2. Estimation on Propensity
The estimation of propensity score is simply a problem of probability prediction on \(P(T=1|X)\). Most probability machine learning model as well as some non-probability model can do such job, including logistic regression, naive bayes, and decision tree.
For such a machine learning model, a problem to consider is the feature selection. Features consist \(X\)should guarantee:
- All features that simultaneously effect \(T\) and \(Y\) should be concluded, so that the CIA is fulfilled.
- Features affected by \(T\) should be excluded. These features are invariants and should account for \(P\) .

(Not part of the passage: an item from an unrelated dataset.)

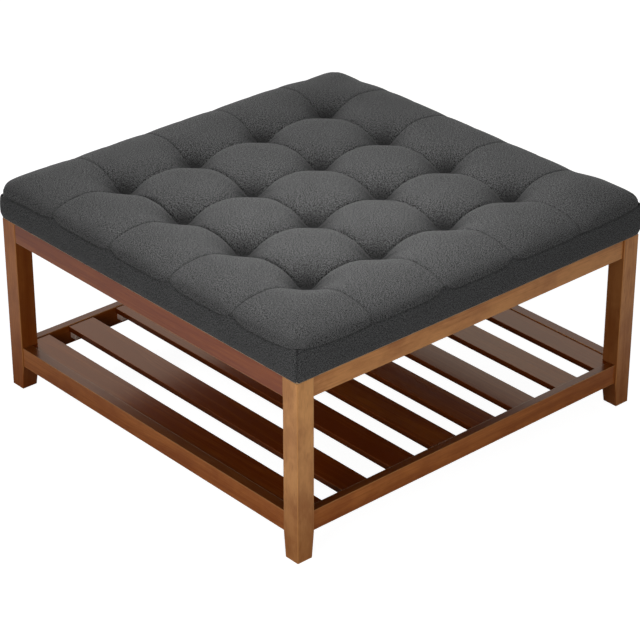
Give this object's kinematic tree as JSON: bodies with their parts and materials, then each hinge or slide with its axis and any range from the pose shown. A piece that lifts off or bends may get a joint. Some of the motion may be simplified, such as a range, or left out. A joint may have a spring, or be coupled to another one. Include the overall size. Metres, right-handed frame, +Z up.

- The features should not cause \(P= 1\) or \(P=0\). which violate the common support assumption. From a machine learning perspective, too much features increase the variance.
Such conditions suggest we should conduct causal relationship exploring. Usually we would start with large amount of features and filtered some of them, and then conduct structural causal estimation on the remaining features to ensure condition 1 and 2 are satisfied, then fit the model again.
3. Matching
After Propensity estimation, each unit in the treatment group as well as the control group should have a propensity score in \((0,1)\). To calculate \(E[Y|P,T=1]-E[Y|P,T=0]\), we need to match unit in the treatment group with unit in control group with same or close propensity score. Common matching methods include:
Nearest Neighbors Matching
For each unit in treatment group, simply find a unit in control group with closest \(P\) . We do this with or without replacement. If without replacement, the bias would reduce but the variance would increase, as fewer samples are used in computation:
\[ \tau = \frac{1}{N_T}\sum_{i \in T}(Y^T_i-Y^C_i) \]
We can also match each unit in treatment group with multiple units in control group. In such case, we can give each neighbor a weight on causal effect according to the distance. Let \(C(i )\) denote the neighborhood of unit \(i\) in treatment group, \(\tau\) denote estimation on ATT:
\[ \tau = \frac{1}{N_T}\sum_{i \in T}(Y^T_i-\sum_{j\in C(i)}w_{ij}Y^C_j) \]
Kernel Matching
Just like what we do in many other application, we can replace NN with kernel method. Let \(G(\frac{P_j-P_i}{h})\) denote the kernel function, where \(h\) is the bandwidth:
\[ \tau = \frac{1}{N_T}\sum_{i\in T}(Y^T_i- \sum_{j \in C}\frac{G(\frac{P_j-P_i}{h})}{\sum_kG(\frac{P_k-P_i}{h})}Y^C_j) \]
For the kernel function, we can select gaussian kernel or epanechnikov kernel.
Stratification Matching
The Stratification method segment the propensity score of treated units into several section. Let \(q\) index these intervals, \(I(q)\) denote the \(q^{th}\) interval. The internal ATT is given by:
\[ \tau_q= \frac{\sum_{i \in I(q)Y^T_i}}{N_{T, q}} -\frac{\sum_{i \in I(q)Y^C_j}}{N_{C , q}} \]
The overall ATT is:
\[ \tau = \sum_q^Q\tau_q\frac{\sum_{i\in I(q)}1\{T=1\}}{\sum_{\forall i}1\{T=1\}} \]
Matching Quality Evaluation
The matching quality is basically defined on how well the propensity estimation fulfill the three assumption. The CIA is hard to test, while the common support should already been guaranteed in feature engineering, ML model optimization and matching method selection. Here we focus on examining whether \(T \ \perp \! \! \!\perp \ X \quad |P\) is satisfied. Let \(X_M^T\) denote the \(X\) of the matched treatment unit, \(X^C_M\) denote its matching group in control group. These two matched group should have same size in samples. On each matched pair, since \(P\) is conditioned, \(x^T\) and \(x^C\) should be independent, thus, \(X^T_M\ \perp \! \! \!\perp \ X_M^C\). These become to a problem of whether two variable are independent. We can use Standarized Mean Difference(SMD), covariance, correlation coefficients, Fisher’s T test, or fit a regression model for with \(T = f(X )\) and find out the \(R^ 2\) or f statistics.
4. Weighting
The difference in expectations we obtained in the matching step is biased, we need to further estimate \(P(P |T= 1)\) to estimate the unbiased ATT. A simple thought is to use the inverse of the propensity score, as larger propensity means there are less pure causal effect of \(T\to Y\) given same statistical significance. This method is called Inverse Propensity Score Weighting(IPSW):
\[ \tau = \frac{1}{N_T}\sum_{i \in T}\frac{1}{P_ i}(Y^T_i-Y^C_i) \]
We can also try probability density estimation on \(P(P|T= 1)\).
5. Sensitivity Analysis
We know that CIA requires all potential confounders included in the model. This condition difficult to satisfy. However, we can test the stability of the causal model. If the results on causla effect change greatly when we slightly add or decrease feature in confounder \(X\), then it is possible that the CIA is yet not satisfied. We can also apply skills like cross validation.